Is the customer always right?
As a business owner, it’s important to keep up to date with your customers. This means ensuring that they are happy with the service or product you are providing and whether they are being loyal to your brand and using it multiple times.
To do this, you could start collecting reviews for your brand or you could track which percentage of your sales are from a returning customer. It can be difficult to hear that a customer has negative feedback or a grievance, but this is where ‘the customer is always right’ comes into play.
Understanding ‘the customer is always right
There is no denying that ‘the customer is always right‘ is a well-known phrase, especially among those who work in customer-facing roles. Regardless of business type or industry, a lot of emphases is put on the customer always being right.
Not only does this encourage service staff to strive for customer satisfaction at all times, but it encourages them to do everything they can to satisfy customer needs and wishes. It’s not simply a case of agreeing with anything the customer says or does but going the extra mile to ensure they are completely happy with the service or product being provided.
The aim is to provide a service that each individual customer is pleased with, in the hope they remember this and return at a later date. However, in the digital world, is ‘the customer always right’ enough? With the evolving business world and customers expecting more from brands, it might be time to strive for more.
If you know anything about running a successful business, you will know that customer satisfaction is key. This involves meeting your customers’ expectations and ensuring they are pleased. However, it shouldn’t stop there.
A lot of people underestimate the importance of customer delight, which is the process of going above and beyond your customers’ expectations. Rather than simply aiming to satisfy a customer and please them, customer delight focuses on creating a positive experience that surpasses their expectations from beginning to end.
Focus on ‘customer delight’ rather than ‘customer satisfaction
With so many other competitor businesses out there, it’s no longer enough to offer a good level of customer satisfaction. Today, customers expect a lot more from brands, and doing everything you can to create a memorable customer experience is key.
Though satisfaction can lead to someone using your business again, delight leads to them becoming loyal customers and supporters of your brand. These customers are more likely to recommend you to others, post about you on social media, and champion you as the brand evolves.
Compared to a merely satisfied customer, a delighted customer is more likely to praise you publicly and share their positive experience with others. This kind of marketing is hugely effective, but impossible to achieve without an organic bond between the business and a delighted customer. This is why customer delight is paramount.

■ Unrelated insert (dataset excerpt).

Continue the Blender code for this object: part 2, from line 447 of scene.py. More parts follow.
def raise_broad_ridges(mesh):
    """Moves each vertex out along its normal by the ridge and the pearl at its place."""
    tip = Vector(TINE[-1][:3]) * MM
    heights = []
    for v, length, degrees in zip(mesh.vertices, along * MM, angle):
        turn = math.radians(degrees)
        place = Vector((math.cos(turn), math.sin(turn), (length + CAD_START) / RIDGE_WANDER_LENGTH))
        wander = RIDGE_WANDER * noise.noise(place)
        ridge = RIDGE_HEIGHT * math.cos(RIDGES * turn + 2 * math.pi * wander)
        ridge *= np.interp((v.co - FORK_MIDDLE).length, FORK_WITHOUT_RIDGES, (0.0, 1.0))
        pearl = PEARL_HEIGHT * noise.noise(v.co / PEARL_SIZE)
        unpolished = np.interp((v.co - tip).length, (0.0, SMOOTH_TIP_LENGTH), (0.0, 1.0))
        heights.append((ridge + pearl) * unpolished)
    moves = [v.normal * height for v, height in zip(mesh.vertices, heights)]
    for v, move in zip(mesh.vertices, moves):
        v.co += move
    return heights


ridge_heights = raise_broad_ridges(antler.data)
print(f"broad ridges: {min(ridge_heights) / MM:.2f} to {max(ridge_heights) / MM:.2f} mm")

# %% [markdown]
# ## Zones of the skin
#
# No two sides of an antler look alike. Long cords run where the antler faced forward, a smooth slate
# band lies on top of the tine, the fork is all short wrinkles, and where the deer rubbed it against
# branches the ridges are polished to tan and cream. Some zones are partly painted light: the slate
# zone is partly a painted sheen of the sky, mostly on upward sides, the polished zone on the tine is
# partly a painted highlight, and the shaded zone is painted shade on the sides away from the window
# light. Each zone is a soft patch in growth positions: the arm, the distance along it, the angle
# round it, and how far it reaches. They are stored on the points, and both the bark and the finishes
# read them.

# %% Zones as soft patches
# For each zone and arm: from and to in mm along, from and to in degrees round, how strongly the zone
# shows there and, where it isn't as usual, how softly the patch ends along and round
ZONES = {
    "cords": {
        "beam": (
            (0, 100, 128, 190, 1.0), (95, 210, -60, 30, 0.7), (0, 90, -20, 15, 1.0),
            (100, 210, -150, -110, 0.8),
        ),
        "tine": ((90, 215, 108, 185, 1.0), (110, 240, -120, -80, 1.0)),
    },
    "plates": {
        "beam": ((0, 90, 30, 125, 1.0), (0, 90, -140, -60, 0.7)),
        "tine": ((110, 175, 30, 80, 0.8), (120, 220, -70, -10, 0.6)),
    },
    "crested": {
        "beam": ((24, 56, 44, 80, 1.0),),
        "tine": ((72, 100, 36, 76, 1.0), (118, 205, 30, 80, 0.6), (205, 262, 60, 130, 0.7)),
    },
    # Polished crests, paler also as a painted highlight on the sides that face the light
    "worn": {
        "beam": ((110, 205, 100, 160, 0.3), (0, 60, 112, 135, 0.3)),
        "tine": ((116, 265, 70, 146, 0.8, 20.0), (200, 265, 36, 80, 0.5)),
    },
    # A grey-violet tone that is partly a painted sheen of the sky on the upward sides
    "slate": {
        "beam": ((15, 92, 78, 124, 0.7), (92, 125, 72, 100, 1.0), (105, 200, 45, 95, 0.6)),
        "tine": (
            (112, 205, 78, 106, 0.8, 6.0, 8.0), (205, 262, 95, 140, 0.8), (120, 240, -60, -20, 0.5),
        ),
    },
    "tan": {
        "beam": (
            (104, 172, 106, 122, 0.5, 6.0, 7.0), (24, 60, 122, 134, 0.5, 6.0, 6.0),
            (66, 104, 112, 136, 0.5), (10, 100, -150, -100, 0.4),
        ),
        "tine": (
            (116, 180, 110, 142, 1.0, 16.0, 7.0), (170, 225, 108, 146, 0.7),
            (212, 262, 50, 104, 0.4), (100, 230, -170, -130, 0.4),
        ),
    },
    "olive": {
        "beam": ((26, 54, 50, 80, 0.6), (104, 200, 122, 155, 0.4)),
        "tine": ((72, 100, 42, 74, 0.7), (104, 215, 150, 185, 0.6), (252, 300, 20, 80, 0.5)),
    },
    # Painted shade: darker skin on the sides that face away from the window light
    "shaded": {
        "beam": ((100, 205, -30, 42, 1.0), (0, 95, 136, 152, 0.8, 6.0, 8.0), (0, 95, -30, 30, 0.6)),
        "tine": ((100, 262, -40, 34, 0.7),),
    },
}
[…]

Customer delight can be achieved in a number of ways, and it centers around the needs and wants of the customer. It’s important to take the time to truly understand your customer and what they are looking for in a brand. This allows you to personalize their experience, whether that is suggesting products you know they will love or offering a service that is somewhat unique to them.

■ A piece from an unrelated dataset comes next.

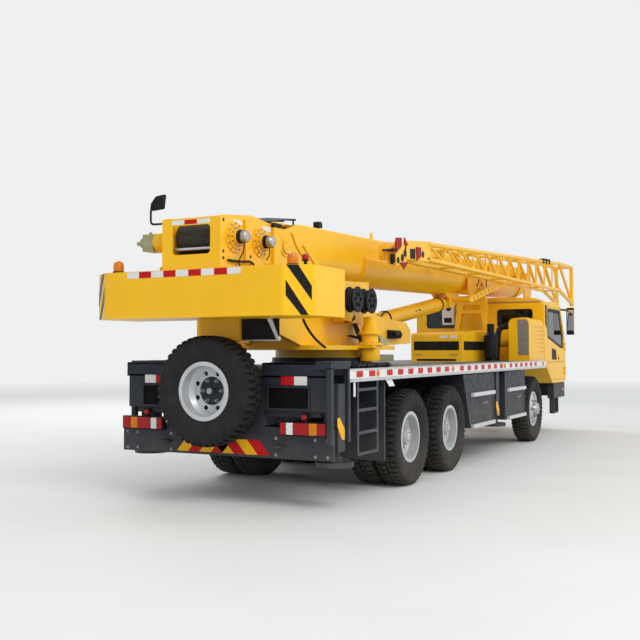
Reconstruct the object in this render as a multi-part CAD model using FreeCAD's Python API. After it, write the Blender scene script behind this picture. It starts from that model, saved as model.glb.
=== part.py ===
import FreeCAD, Part
import math
import os

# Three-axle truck crane with its boom stowed over the driver's cab. Lengths are millimetres.
# X points forward, Y to the left and Z up. The origin is on the ground under the middle of its box.

V = FreeCAD.Vector

# Overall size and axles
OVERALL_LENGTH = 12900.0
REAR_OVERHANG = 2605.0
TANDEM_SPACING = 1350.0
WHEELBASE = 4225.0
REAR_X = -OVERALL_LENGTH / 2
AXLE_3_X = REAR_X + REAR_OVERHANG
AXLE_2_X = AXLE_3_X + TANDEM_SPACING
AXLE_1_X = AXLE_2_X + WHEELBASE
CAB_REAR_X = AXLE_1_X + 875
CAB_LENGTH = 1700.0
CAB_FRONT_X = CAB_REAR_X + CAB_LENGTH

# Wheels
TYRE_RADIUS = 542.5
TYRE_WIDTH = 293.0
RIM_SEAT_RADIUS = 262.0
RIM_FLANGE_RADIUS = 288.0
RIM_WIDTH = 216.0
RIM_WALL = 14.0
OUTER_TYRE_Y = 1103.0
TWIN_PITCH = 322.0
TWIN_DRUM_RADIUS = 200.0
HUB_BORE_RADIUS = 42.0
RUNNING_CLEARANCE = 0.06
HAND_HOLE_RADIUS = 32.0
HAND_HOLE_CIRCLE = 180.0
WHEEL_Z = TYRE_RADIUS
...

Instead of approaching everything you do with ‘the customer is always right’, approach everything in a way that gives the customer more than they could have expected. Rather than simply saying thank you for a purchase, offer them a discount for their next one.
Instead of sending an order with a brief thank, you note, send an order with a free gift or sample. As well as delighting the customer, acts such as these help to build a strong, long-term connection between you. Customer satisfaction is telling the customer that they are right, but delight is going one step further and impressing them with what you are capable of as a business.

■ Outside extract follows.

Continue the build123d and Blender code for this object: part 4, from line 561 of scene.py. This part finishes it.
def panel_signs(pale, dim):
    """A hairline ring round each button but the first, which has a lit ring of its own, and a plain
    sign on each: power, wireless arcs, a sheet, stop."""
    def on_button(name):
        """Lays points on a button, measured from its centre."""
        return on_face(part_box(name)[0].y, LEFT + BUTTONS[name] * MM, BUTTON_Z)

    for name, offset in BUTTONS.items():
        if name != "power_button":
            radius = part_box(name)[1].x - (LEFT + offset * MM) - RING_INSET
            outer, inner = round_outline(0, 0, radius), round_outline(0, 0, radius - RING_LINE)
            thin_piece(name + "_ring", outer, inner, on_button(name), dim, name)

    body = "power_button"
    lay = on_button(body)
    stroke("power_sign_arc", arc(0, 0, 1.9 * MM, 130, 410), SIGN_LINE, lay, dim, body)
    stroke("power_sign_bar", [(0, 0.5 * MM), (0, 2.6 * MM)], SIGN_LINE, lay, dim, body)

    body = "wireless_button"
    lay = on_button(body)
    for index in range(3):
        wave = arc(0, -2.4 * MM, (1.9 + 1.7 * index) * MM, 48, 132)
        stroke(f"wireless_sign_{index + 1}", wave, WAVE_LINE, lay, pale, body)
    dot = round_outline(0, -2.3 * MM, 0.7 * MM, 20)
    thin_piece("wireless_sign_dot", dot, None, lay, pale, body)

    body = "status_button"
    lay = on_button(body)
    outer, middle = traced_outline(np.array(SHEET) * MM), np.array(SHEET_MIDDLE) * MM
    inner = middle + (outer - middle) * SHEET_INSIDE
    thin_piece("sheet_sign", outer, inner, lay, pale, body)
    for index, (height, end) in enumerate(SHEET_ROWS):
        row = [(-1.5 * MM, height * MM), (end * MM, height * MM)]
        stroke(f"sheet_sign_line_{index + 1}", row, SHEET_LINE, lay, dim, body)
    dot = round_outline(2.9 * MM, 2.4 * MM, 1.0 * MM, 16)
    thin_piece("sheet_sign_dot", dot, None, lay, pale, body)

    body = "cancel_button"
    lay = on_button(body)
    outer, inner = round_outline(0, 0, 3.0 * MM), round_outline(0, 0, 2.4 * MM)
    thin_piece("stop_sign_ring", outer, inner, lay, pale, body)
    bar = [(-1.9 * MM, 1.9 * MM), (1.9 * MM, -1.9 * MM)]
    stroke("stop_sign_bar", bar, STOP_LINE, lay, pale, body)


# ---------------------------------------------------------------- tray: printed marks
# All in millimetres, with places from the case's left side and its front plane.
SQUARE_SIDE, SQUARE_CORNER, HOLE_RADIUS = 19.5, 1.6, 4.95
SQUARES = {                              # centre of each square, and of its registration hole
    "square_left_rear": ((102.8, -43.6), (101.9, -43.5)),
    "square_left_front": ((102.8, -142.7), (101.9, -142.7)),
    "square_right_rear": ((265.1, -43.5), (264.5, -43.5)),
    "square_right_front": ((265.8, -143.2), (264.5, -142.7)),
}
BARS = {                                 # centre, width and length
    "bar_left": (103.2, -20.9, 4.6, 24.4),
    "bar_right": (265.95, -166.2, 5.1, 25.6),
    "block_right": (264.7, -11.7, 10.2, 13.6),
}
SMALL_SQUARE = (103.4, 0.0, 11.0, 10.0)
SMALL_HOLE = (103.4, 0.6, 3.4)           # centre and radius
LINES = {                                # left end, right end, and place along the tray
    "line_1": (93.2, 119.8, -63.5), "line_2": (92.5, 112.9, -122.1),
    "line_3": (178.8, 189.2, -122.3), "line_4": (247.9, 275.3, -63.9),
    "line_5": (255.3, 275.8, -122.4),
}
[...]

Yes, the customer is always right
On the whole, when you are running a successful business, the customer is always right. This should be at the forefront of how you interact with customers. After all, telling a customer they are wrong is likely to send them straight to your competitor.
In order to retain loyal customers and continue to convert leads into sales, a customer should feel as though they are correct, and their opinion is valid. Whether they provide positive feedback or criticism, it’s important for a customer to know they have been heard. You can go one step further by aiming for customer delight, instead of settling for customer satisfaction, but the basis of how you operate the business should be ‘the customer is always right’.